Can you quote exactly the stretch of lines from the one with "upper_housing();" through the final line of the material, both ends included?

- Given data -
──────────────────────────────

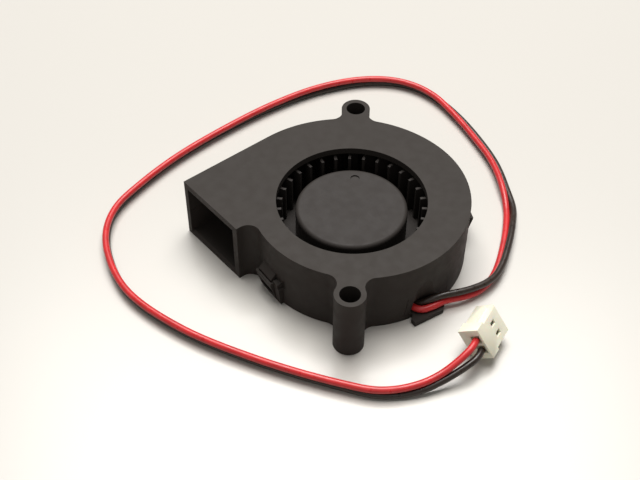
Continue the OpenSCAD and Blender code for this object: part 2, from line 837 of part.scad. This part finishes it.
// A point given in the plug's own frame: along it, across it to the right, and out of its face
function plug_point(along, across, out) =
    let (d = [cos(plug_turn), sin(plug_turn), 0], r = [d[1], -d[0], 0], up = [0, 0, 1])
    plug_at + along * d + across * (cos(plug_roll) * r - sin(plug_roll) * up)
        + out * (cos(plug_roll) * up + sin(plug_roll) * r);

// The whole centreline of one lead, from the wall to the plug
function lead_path(side) = concat(
    [for (i = [0 : len(lead_route) - 1]) lead_point(i, side)],
    [for (back = [plug_lead_in, 0]) plug_point(-back, -side * plug_pitch / 2, plug_way_rise)]);

// A tube of lead_sides sides swept along points, with one ring of corners at each point
module swept_tube(path, r) {
    n = len(path);
    dirs = [for (i = [0 : n - 1]) unit(path[min(i + 1, n - 1)] - path[max(i - 1, 0)])];
    corners = [for (i = [0 : n - 1]) let (d = dirs[i], x = unit([-d[1], d[0], 0]), y = cross(d, x))
        for (k = [0 : lead_sides - 1]) let (a = (k + 0.5) * 360 / lead_sides)
            path[i] + r * (cos(a) * x + sin(a) * y)];
    walls = [for (i = [0 : n - 2], k = [0 : lead_sides - 1]) let (next = (k + 1) % lead_sides)
        [i * lead_sides + k, (i + 1) * lead_sides + k, (i + 1) * lead_sides + next, i * lead_sides + next]];
    start = [[for (k = [0 : lead_sides - 1]) k]];
    end = [[for (k = [lead_sides - 1 : -1 : 0]) (n - 1) * lead_sides + k]];
    polyhedron(corners, concat(walls, start, end));
}

module red_lead() {
    color(red_color) swept_tube(lead_path(1), lead_r);
}

module black_lead() {
    color(black_color) swept_tube(lead_path(-1), lead_r);
}

// The frame of the tails: its origin on the floor where the pair leaves the wall, +X outwards
module at_tails() {
    translate([lead_route[0][0], lead_route[0][1], 0]) rotate(tail_heading) children();
}

// The stretch of one lead inside the housing, straight across the floor
module lead_tail(side) {
    at_tails() translate([-tail_l, -side * pair_half, floor_t + lead_r]) rotate([0, 90, 0])
        cylinder(r = lead_r, h = tail_l);
}

module red_tail() {
    color(red_color) lead_tail(1);
}

module black_tail() {
    color(black_color) lead_tail(-1);
}

// Solder between each lead's bared end and the board's underside
module solder_joints() {
    blob_r = 0.6;
    color(solder_color) at_tails() for (side = [-1, 1])
        translate([-tail_l - blob_r, -side * pair_half, floor_t + lead_r])
            cylinder(r = blob_r, h = board_z - floor_t - lead_r);
}

// ---------------------------------------------------------------- plug

module at_plug() {
    translate(plug_at) rotate(plug_turn) rotate([plug_roll, 0, 0]) children();
}

// Housing of the two-way plug: ribs at the sides, a window over each contact, and open ends
module plug_housing() {
    rib_w = 0.5;
    rib_l = 2.6;
    way_w = 1.9;
    way_h = 2.1;
    window_w = 1;
    window_l = 1.5;
    window_at = 4.9;
    nose_cut = 0.5;
    color(plug_color) at_plug() difference() {
        union() {
            translate([0, -plug_w / 2 + rib_w, -plug_h / 2]) cube([plug_l, plug_w - 2 * rib_w, plug_h]);
            translate([0, -plug_w / 2, -plug_h / 2]) cube([rib_l, plug_w, plug_h]);
            for (side = [-1, 1])
                translate([0, side * (plug_w / 2 - rib_w / 2) - rib_w / 2, -rib_w / 2]) cube([plug_l - 1, rib_w, rib_w * 2]);
        }
        for (side = [-1, 1]) {
            translate([-over, side * plug_pitch / 2 - way_w / 2, plug_way_rise - way_h / 2])
                cube([plug_l + 2 * over, way_w, way_h]);
            translate([window_at - window_l / 2, side * plug_pitch / 2 - window_w / 2, 0])
                cube([window_l, window_w, plug_h]);
        }
        translate([plug_l - nose_cut, -plug_w / 2 - over, plug_h / 2 - nose_cut])
            cube([nose_cut + over, plug_w + 2 * over, nose_cut + over]);
    }
}

// One crimped contact in each way of the plug
module crimp_terminals() {
    contact = [5.2, 1.5, 1.7];
    barrel_l = 2;
    color(tin_color) at_plug() for (side = [-1, 1])
        translate([barrel_l, side * plug_pitch / 2 - contact[1] / 2, plug_way_rise - contact[2] / 2]) difference() {
            cube(contact);
            translate([1, 0.25, 0.25]) cube([contact[0], contact[1] - 0.5, contact[2] - 0.5]);
        }
}

upper_housing();
base_housing();
impeller();
rotor_cup();
ring_magnet();
motor_shaft();
retaining_clip();
thrust_pad();
sleeve_bearing();
oil_ring();
bearing_tube();
stator_core();
upper_insulator();
lower_insulator();
stator_windings();
winding_pins();
circuit_board();
hall_sensor();
driver_chip();
chip_capacitor();
chip_resistors();
solder_joints();
red_tail();
black_tail();
red_lead();
black_lead();
plug_housing();
crimp_terminals();
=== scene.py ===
import json
import math

import bpy
from mathutils import Matrix, Vector


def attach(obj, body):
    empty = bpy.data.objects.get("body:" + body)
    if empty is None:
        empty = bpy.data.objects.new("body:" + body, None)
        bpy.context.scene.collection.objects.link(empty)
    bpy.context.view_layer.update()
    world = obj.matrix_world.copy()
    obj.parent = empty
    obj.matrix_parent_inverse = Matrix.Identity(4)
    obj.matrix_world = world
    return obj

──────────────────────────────

- Finished answer -
upper_housing();
base_housing();
impeller();
rotor_cup();
ring_magnet();
motor_shaft();
retaining_clip();
thrust_pad();
sleeve_bearing();
oil_ring();
bearing_tube();
stator_core();
upper_insulator();
lower_insulator();
stator_windings();
winding_pins();
circuit_board();
hall_sensor();
driver_chip();
chip_capacitor();
chip_resistors();
solder_joints();
red_tail();
black_tail();
red_lead();
black_lead();
plug_housing();
crimp_terminals();
=== scene.py ===
import json
import math

import bpy
from mathutils import Matrix, Vector


def attach(obj, body):
    empty = bpy.data.objects.get("body:" + body)
    if empty is None:
        empty = bpy.data.objects.new("body:" + body, None)
        bpy.context.scene.collection.objects.link(empty)
    bpy.context.view_layer.update()
    world = obj.matrix_world.copy()
    obj.parent = empty
    obj.matrix_parent_inverse = Matrix.Identity(4)
    obj.matrix_world = world
    return obj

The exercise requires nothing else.